Jervis notes that his company’s land debt is based on floating interest rates, which has “already imposed a significant financial burden on those holding land intended for housing development.”

He points to the issue that land is often kept vacant because of the long timeline to receive the necessary approvals and permits from municipal governments. During this elongated timeline within the court of the municipal government, the cost of construction also increases from market inflation.

Developers may choose to hold onto land in a vacant state until there are optimal market conditions to support a sufficient level of pre-sales to finalize construction financing and ultimately enable shovels to hit the ground on a project.

Moreover, new housing developments in Canada are already facing rising costs due to increased development fees imposed by municipal and regional governments, especially in Metro Vancouver and Greater Toronto.

“To suggest that taxing vacant land will stimulate housing construction is simply illogical,” wrote Jervis. “This proposed tax reflects a lack of understanding of the ecosystem in which housing is delivered.

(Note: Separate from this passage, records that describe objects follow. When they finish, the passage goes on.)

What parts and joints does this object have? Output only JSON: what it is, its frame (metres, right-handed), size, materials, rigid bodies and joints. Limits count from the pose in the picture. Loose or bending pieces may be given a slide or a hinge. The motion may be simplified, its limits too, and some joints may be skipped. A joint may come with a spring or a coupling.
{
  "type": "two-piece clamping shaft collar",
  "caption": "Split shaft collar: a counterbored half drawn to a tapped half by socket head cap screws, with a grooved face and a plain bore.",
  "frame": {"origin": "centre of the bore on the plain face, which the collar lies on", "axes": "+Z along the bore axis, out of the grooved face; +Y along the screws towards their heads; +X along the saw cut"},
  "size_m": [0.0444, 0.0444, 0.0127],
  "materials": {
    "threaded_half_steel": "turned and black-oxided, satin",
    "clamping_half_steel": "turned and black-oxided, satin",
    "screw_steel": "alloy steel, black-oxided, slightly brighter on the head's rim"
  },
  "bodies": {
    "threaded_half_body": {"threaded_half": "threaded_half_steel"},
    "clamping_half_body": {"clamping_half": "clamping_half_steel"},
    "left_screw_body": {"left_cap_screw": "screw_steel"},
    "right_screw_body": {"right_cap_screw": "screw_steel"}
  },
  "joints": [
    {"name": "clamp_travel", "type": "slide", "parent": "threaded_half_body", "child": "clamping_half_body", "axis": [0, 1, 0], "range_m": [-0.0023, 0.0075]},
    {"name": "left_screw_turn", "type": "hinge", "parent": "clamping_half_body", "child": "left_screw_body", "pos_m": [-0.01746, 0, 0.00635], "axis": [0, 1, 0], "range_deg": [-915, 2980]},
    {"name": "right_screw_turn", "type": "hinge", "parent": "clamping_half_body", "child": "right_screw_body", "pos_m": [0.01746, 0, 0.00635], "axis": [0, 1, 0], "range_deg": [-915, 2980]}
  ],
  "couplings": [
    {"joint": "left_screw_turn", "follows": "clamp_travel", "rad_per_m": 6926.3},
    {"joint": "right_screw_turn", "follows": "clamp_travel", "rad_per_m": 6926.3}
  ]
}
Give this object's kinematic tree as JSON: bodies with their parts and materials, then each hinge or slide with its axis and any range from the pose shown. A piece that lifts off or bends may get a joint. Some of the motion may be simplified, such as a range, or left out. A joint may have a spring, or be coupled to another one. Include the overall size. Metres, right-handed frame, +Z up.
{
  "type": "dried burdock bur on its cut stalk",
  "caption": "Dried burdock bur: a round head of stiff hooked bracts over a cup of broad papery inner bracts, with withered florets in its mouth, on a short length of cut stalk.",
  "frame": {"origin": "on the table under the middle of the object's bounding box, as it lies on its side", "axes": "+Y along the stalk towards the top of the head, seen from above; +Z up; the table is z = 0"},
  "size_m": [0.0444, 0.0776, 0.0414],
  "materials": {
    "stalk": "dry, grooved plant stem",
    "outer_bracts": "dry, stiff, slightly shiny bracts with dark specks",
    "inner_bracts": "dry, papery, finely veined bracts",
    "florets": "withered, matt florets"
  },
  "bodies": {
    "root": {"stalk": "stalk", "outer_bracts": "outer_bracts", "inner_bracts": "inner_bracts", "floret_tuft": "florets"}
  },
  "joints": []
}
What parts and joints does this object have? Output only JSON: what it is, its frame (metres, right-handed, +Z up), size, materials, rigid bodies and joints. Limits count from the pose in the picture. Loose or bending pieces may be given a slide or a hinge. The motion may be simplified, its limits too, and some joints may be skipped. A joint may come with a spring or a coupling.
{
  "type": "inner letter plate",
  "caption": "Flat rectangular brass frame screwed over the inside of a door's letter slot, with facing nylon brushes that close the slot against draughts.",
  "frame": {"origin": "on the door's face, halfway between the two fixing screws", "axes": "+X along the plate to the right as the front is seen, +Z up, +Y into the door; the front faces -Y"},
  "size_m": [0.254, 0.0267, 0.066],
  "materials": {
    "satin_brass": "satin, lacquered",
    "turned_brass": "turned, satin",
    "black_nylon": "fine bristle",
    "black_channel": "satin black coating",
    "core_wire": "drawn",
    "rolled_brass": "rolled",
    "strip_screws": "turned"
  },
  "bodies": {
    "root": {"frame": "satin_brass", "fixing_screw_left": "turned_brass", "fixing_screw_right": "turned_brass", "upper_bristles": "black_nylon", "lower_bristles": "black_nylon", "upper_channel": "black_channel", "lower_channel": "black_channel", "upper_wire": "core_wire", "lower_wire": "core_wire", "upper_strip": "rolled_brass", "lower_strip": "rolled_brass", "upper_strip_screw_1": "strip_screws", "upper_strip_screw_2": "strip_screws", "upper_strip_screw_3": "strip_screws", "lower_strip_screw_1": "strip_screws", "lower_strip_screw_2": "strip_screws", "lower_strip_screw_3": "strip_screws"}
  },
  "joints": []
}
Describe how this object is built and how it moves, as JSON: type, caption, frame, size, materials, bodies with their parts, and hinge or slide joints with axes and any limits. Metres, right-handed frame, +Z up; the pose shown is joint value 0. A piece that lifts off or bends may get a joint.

It will only slow the already challenging process and increase the cost of housing supply. Policymakers must recognize that the private sector requires risk-adjusted returns to invest capital in housing. If we cannot do so while maintaining a reasonable return, the project becomes unviable and does not proceed.”

“This is why housing starts are declining. Projects are increasingly unviable because the cost of delivery is too high. Adding another tax will further inflate these costs, making housing even less affordable and exacerbating the very crisis the government seeks to address.”

However, the federal government’s proposal also comes at a time of uncertainty for the governing Liberal party, with falling public support and an upcoming federal election that could be held before October 2025.